*What is needed*: Copy nothing but the lines below running from the line containing "clear_scene()" through the line containing "CAMERA_LENS = 52.5", both end lines included.

*Stored data*:
# # #

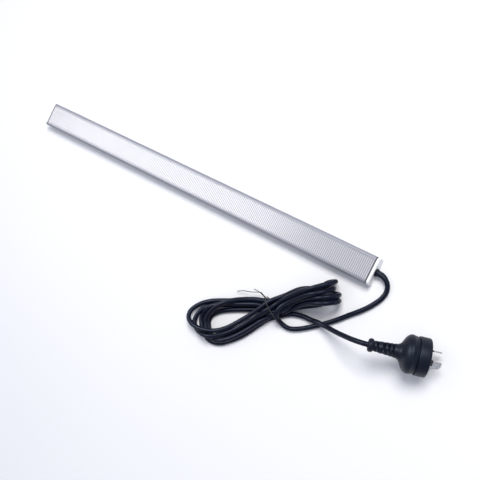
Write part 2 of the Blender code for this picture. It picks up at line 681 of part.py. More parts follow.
def make_looks():
    looks = {}
    looks["aluminium"] = material("anodised_aluminium", (0.52, 0.52, 0.55), 0.34, 1.0)
    looks["lens"] = material("frosted_lens", (0.86, 0.86, 0.89), 0.35)
    looks["cap"] = material("white_cap_plastic", (0.88, 0.88, 0.88), 0.4)
    looks["gasket"] = material("gasket_rubber", (0.12, 0.12, 0.14), 0.7)
    looks["board_white"] = material("white_board", (0.86, 0.87, 0.86), 0.5)
    looks["phosphor"] = material("led_phosphor", (0.85, 0.72, 0.25), 0.45)
    looks["tray"] = material("insulating_film", (0.8, 0.8, 0.78), 0.5)
    looks["board_green"] = material("driver_board_green", (0.03, 0.2, 0.08), 0.45)
    looks["package"] = material("black_package", (0.02, 0.02, 0.022), 0.5)
    looks["fuse"] = material("fuse_ceramic", (0.6, 0.5, 0.35), 0.4)
    looks["can"] = material("capacitor_sleeve", (0.05, 0.06, 0.12), 0.35)
    looks["tinned"] = material("tinned_copper", (0.7, 0.7, 0.68), 0.35, 1.0)
    looks["steel"] = material("screw_steel", (0.6, 0.6, 0.6), 0.3, 1.0)
    looks["nickel"] = material("pin_metal", (0.7, 0.69, 0.66), 0.28, 1.0)
    looks["sleeve"] = material("pin_sleeve", (0.02, 0.02, 0.022), 0.45)
    looks["rubber"] = material("black_pvc", (0.022, 0.024, 0.032), 0.5)
    looks["tie"] = material("tie_wire", (0.03, 0.03, 0.035), 0.5)
    looks["brown"] = material("brown_insulation", (0.16, 0.06, 0.03), 0.45)
    looks["blue"] = material("blue_insulation", (0.03, 0.12, 0.5), 0.45)
    looks["earth"] = material("green_yellow_insulation", (0.25, 0.5, 0.06), 0.45)
    looks["red"] = material("red_insulation", (0.5, 0.03, 0.03), 0.45)
    looks["black"] = material("black_insulation", (0.02, 0.02, 0.02), 0.45)
    return looks


clear_scene()
EMPTY_GROUP = bpy.data.collections.new("no_second_shape")
looks = make_looks()
make_housing(looks)
make_ends(looks)
make_strain_relief(looks)
make_led_board(looks)
driver_deck = make_driver(looks)
make_wires(looks, driver_deck)
make_earth_point(looks)
make_cord(looks)
make_tie(looks)
make_plug(looks)
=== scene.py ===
"""LED light bar on a pale floor: camera, cord and hank, detailed pieces, materials and light."""

import math

import bmesh
import bpy
import numpy as np
from mathutils import Matrix, Vector


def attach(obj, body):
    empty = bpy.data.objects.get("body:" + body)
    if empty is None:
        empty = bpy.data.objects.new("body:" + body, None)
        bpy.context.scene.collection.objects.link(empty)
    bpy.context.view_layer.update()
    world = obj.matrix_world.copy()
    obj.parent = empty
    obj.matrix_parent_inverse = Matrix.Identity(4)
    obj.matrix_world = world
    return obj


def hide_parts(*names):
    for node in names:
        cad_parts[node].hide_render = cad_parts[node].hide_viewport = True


MM = 0.001
BODY = "root"

# Camera
CAMERA_PLACE = (0.462, -0.009, 0.733)
CAMERA_AZIMUTH, CAMERA_ELEVATION, CAMERA_ROLL = 94.1, 63.0, -67.3
CAMERA_LENS = 52.5

# Light
SKY_COLOUR, SKY_STRENGTH = (0.82, 0.87, 1.0, 1.0), 0.51
KEY_PLACE, KEY_AIM = (0.45, 1.05, 1.98), (0.17, -0.08, 0)
KEY_SIZE, KEY_POWER, KEY_COLOUR = (0.95, 0.95), 41, (1.0, 0.985, 0.96)
STRIP_PLACE, STRIP_AIM = (-0.72, 0.0, 1.0), (-0.1, 0, 0.0)
STRIP_SIZE, STRIP_POWER, STRIP_COLOUR = (0.38, 0.8), 16, (1.0, 1.0, 1.0)
FLOOR_DROP = 0.2 * MM

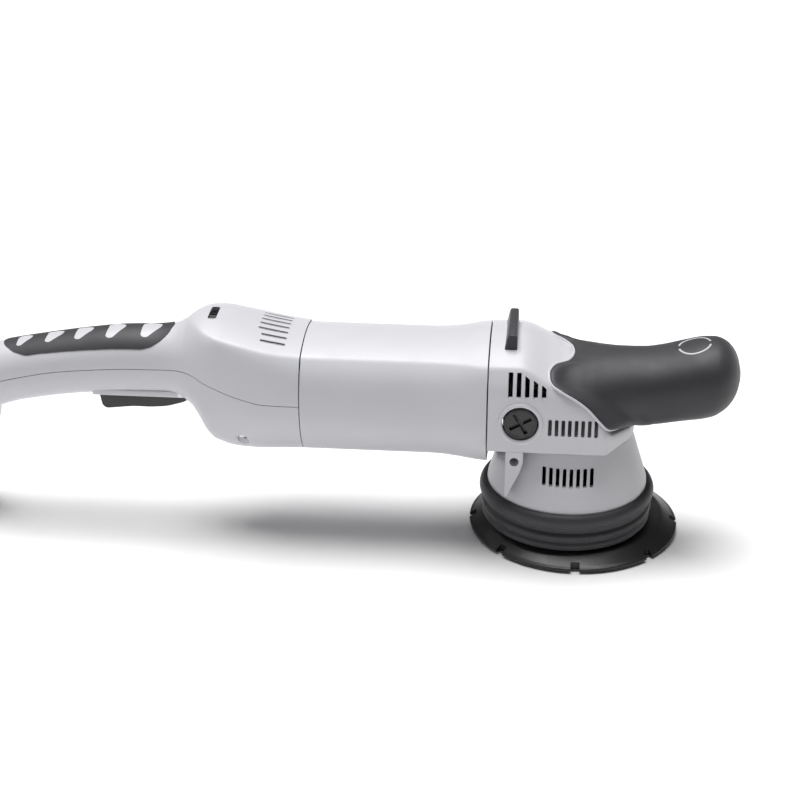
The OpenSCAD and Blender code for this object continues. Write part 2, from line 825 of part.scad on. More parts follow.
module pad_bearings() {
    color(steel)
        for (z = [15.4, 25.4])
            translate([ecc_x, ecc_y, z]) bearing(7.5, 16, 9);
}

module bearing_circlip() {
    color(steel)
        translate([ecc_x, ecc_y, 13.8])
            difference() {
                cylinder(r = 16, h = 1.2);
                translate([0, 0, -1]) cylinder(r = 13.4, h = 4);
                translate([8, -2, -1]) cube([10, 4, 4]);
            }
}

// ---------- pad ----------

module pad_spindle() {
    color(steel)
        translate([ecc_x, ecc_y, 0])
            difference() {
                union() {
                    translate([0, 0, 9]) cylinder(r = 11.5, h = 3.4);
                    translate([0, 0, 9]) cylinder(r = 7.46, h = 26);
                }
                translate([0, 0, 8]) cylinder(r = 4, h = 20);
            }
}

module plate_insert() {
    color(steel)
        translate([ecc_x, ecc_y, 4.6])
            difference() {
                cylinder(r = 22, h = 4.4);
                translate([0, 0, -1]) cylinder(r = 4.2, h = 8);
            }
}

module backing_plate() {
    rim = plate_d / 2;
    notches = 8;
    color(black_plastic)
        translate([ecc_x, ecc_y, 0])
            difference() {
                rotate_extrude()
                    polygon([[6, 0.9], [rim - 0.4, 0.9], [rim, 1.3], [rim, 2.9], [rim - 1.6, 3.5],
                             [rim - 7.5, 7.4], [rim - 9.5, 8.6], [rim - 14, 9], [6, 9]]);
                translate([0, 0, 4.6]) cylinder(r = 22, h = 6);
                for (i = [0 : notches - 1])
                    rotate([0, 0, 360 * i / notches + 1.5])
                        translate([rim + 0.2, 0, -1]) cylinder(r = 2.6, h = 12);
            }
}

module hook_face() {
    color([0.06, 0.06, 0.07])
        translate([ecc_x, ecc_y, 0])
            difference() {
                cylinder(r = plate_d / 2 - 3.2, h = 0.9);
                translate([0, 0, -1]) cylinder(r = 6, h = 3);
            }
}

module pad_bolt() {
    color(steel)
        translate([ecc_x, ecc_y, 0.8])
            difference() {
                union() {
                    cylinder(r = 5.6, h = 3.8);
                    cylinder(r = 3.95, h = 24);
                }
                translate([0, 0, -1]) cylinder(r = 3.6, h = 3.4, $fn = 6);
            }
}

// ---------- controls ----------

module trigger_paddle() {
    color(black_plastic)
        difference() {
            translate([0, paddle_w / 2, 0])
                rotate([90, 0, 0])
                    linear_extrude(paddle_w)
                        polygon([[-278.6, 82.5], [-277.2, 74.2], [-274.8, 72.1], [-268, 72.9], [-258, 74.1],
                                 [-248, 73.9], [-238, 74.8], [-228, 77.8], [-224.6, 79.9], [-224.4, 86.8], [-232, 86.8],
                                 [-236, 84.5], [-269, 84.5]]);
            bar_y(-20, 20, 1.6, hinge_x, hinge_z);
        }
}

module trigger_pin() {
    color(steel) bar_y(-13, 13, 1.55, hinge_x, hinge_z);
}

module switch_body() {
    color([0.85, 0.3, 0.12])
        difference() {
            translate([-276, -9, 90]) cube([32, 18, 17]);
            translate([plunger_x, 0, 88]) cylinder(r = plunger_r + 0.06, h = 14);
        }
}

module switch_plunger() {
    color(black_plastic)
        translate([plunger_x, 0, plunger_tip_z])
            cylinder(r = plunger_r, h = 11);
}

module speed_board() {
    color([0.10, 0.35, 0.18])
        union() {
            translate([-205.5, -16, 108]) cube([19.5, 32, 1.6]);
            translate([-205.8, -7, 109]) cube([9, 14, 16]);
            translate([-195.5, -13, 109]) cube([8, 9, 6]);
            translate([-205.8, 0, dial_z]) rotate([0, -90, 0]) cylinder(r = 2.95, h = 5.2);
        }
}

module noise_filter() {
    color([0.85, 0.75, 0.25])
        translate([-206, -10, 78]) cube([20, 20, 14]);
}

module speed_dial() {
    ridges = 36;
    color(black_plastic)
        translate([dial_x - 2.2, 0, dial_z])
            rotate([0, 90, 0])
                difference() {
                    cylinder(r = dial_r, h = 4.4);
                    translate([0, 0, -1]) cylinder(r = 3, h = 10);
                    for (i = [0 : ridges - 1])
                        rotate([0, 0, 360 * i / ridges])
                            translate([dial_r - 0.7, -0.5, -1]) cube([2, 1, 10]);
                }
}

// ---------- fasteners in the handle ----------

module handle_screws() {
    color(steel)
        for (s = handle_screw_table)
            translate([s[0], s[1], s[2]]) screw(3, 2, 1.6, s[5] - s[2] - 6);
}

handle_upper_shell();
handle_lower_shell();
handle_grip();
motor_housing();
head_cover();
palm_grip_core();
palm_grip_rubber();
bumper_strap();
side_plugs();
gear_case();
gear_case_cap();
shroud();
rubber_skirt();
stator_core();
field_windings();
fan_baffle();
brush_carrier();
brush_holders();
carbon_brushes();
brush_springs();
rear_motor_bearing();
front_motor_bearing();
spindle_upper_bearing();
spindle_lower_bearing();
speed_board();
noise_filter();
switch_body();
trigger_pin();
cord_inlet();
cord_clamp();
handle_screws();
motor_screws();
cap_screws();
shroud_screws();
armature_shaft();
armature_core();
armature_windings();
commutator();
cooling_fan();
pinion_gear();
spindle_shaft();
crown_gear();
eccentric_hub();
counterweight();
pad_bearings();
bearing_circlip();
pad_spindle();
plate_insert();
backing_plate();
hook_face();
pad_bolt();
trigger_paddle();
switch_plunger();
speed_dial();
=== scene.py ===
"""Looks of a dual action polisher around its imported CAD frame. Lengths are millimetres in that frame."""

import json
import math

import numpy as np
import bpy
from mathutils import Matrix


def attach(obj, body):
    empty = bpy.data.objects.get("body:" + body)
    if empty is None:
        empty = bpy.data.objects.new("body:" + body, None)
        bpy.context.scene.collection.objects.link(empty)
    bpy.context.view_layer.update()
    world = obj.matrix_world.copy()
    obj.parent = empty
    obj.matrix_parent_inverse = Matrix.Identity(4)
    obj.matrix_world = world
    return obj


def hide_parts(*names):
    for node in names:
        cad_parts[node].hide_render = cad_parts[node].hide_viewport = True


MM = 0.001


# ---------- curves and surfaces ----------


def monotone(xs, ys, x):
    """Smooth interpolation through a table that never overshoots it."""
    xs, ys = np.asarray(xs, float), np.asarray(ys, float)
    step = np.diff(xs)
    slope = np.diff(ys) / step
    tangent = np.zeros(len(xs))
    tangent[0], tangent[-1] = slope[0], slope[-1]
    for i in range(1, len(xs) - 1):
        if slope[i - 1] * slope[i] > 0:
            w0, w1 = 2 * step[i] + step[i - 1], step[i] + 2 * step[i - 1]
            tangent[i] = (w0 + w1) / (w0 / slope[i - 1] + w1 / slope[i])
    i = np.clip(np.searchsorted(xs, x, side="right") - 1, 0, len(xs) - 2)
    u = (x - xs[i]) / step[i]
    return (
        ys[i] * (2 * u**3 - 3 * u**2 + 1)
        + step[i] * tangent[i] * (u**3 - 2 * u**2 + u)
        + ys[i + 1] * (3 * u**2 - 2 * u**3)
        + step[i] * tangent[i + 1] * (u**3 - u**2)
    )


def bezier(p0, p1, p2, p3, n):
    t = np.linspace(0, 1, n)[:, None]
    p0, p1, p2, p3 = (np.asarray(p, float) for p in (p0, p1, p2, p3))
    return p0 * (1 - t) ** 3 + 3 * p1 * t * (1 - t) ** 2 + 3 * p2 * t**2 * (1 - t) + p3 * t**3


def resample(line, n):
    """The same polyline with n points at even distances."""
    line = np.asarray(line, float)
    d = np.concatenate([[0], np.cumsum(np.linalg.norm(np.diff(line, axis=0), axis=1))])
    at = np.linspace(0, d[-1], n)
    return np.stack([np.interp(at, d, line[:, k]) for k in range(line.shape[1])], 1)


def soften(line, radius):
    """Rounds the corners of a polyline by about radius, keeping its ends."""
    length = np.linalg.norm(np.diff(line, axis=0), axis=1).sum()
    n = max(int(length / 0.4), 40)
    even = resample(line, n)
    sigma = max(radius / (length / n), 0.6)
    half = int(sigma * 3) + 1
    kernel = np.exp(-0.5 * (np.arange(-half, half + 1) / sigma) ** 2)
    kernel /= kernel.sum()
    padded = np.concatenate(
        [2 * even[0] - even[half:0:-1], even, 2 * even[-1] - even[-2 : -half - 2 : -1]]
    )
    out = np.stack([np.convolve(padded[:, k], kernel, "valid") for k in range(2)], 1)
    out[0], out[-1] = even[0], even[-1]
    return out


def upper_section(half, crease_h, crease_y, top, angle, n, soft=0.6, straight=0.0):
    """Upper half of a body section as [y, height]: up the +Y side, over the crown, down the -Y side.
    straight is how far up the side stays upright, and angle its lean where it meets the crease."""
    lean = math.radians(angle)
    reach = 0.5523 * (half - crease_y) / max(math.cos(lean), 0.45)
    reach = min(reach, 0.6 * (crease_h - straight) / max(math.sin(lean), 0.6))
    side = bezier(
        (half, straight),
        (half, straight + 0.5523 * (crease_h - straight)),
        (crease_y + reach * math.cos(lean), crease_h - reach * math.sin(lean)),
        (crease_y, crease_h),
        60,
    )
    if straight > 0:
        side = np.concatenate([[(half, 0.0)], side])
    if crease_y > 0.5:
        y = np.linspace(crease_y, 0, 40)[1:]
        crown = np.stack([y, crease_h + (top - crease_h) * (1 - (y / crease_y) ** 2)], 1)
        side = np.concatenate([side, crown])
    mirrored = side[::-1][1:] * [-1, 1]
    return resample(soften(np.concatenate([side, mirrored]), soft), n)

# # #

*Result below*:
clear_scene()
EMPTY_GROUP = bpy.data.collections.new("no_second_shape")
looks = make_looks()
make_housing(looks)
make_ends(looks)
make_strain_relief(looks)
make_led_board(looks)
driver_deck = make_driver(looks)
make_wires(looks, driver_deck)
make_earth_point(looks)
make_cord(looks)
make_tie(looks)
make_plug(looks)
=== scene.py ===
"""LED light bar on a pale floor: camera, cord and hank, detailed pieces, materials and light."""

import math

import bmesh
import bpy
import numpy as np
from mathutils import Matrix, Vector


def attach(obj, body):
    empty = bpy.data.objects.get("body:" + body)
    if empty is None:
        empty = bpy.data.objects.new("body:" + body, None)
        bpy.context.scene.collection.objects.link(empty)
    bpy.context.view_layer.update()
    world = obj.matrix_world.copy()
    obj.parent = empty
    obj.matrix_parent_inverse = Matrix.Identity(4)
    obj.matrix_world = world
    return obj


def hide_parts(*names):
    for node in names:
        cad_parts[node].hide_render = cad_parts[node].hide_viewport = True


MM = 0.001
BODY = "root"

# Camera
CAMERA_PLACE = (0.462, -0.009, 0.733)
CAMERA_AZIMUTH, CAMERA_ELEVATION, CAMERA_ROLL = 94.1, 63.0, -67.3
CAMERA_LENS = 52.5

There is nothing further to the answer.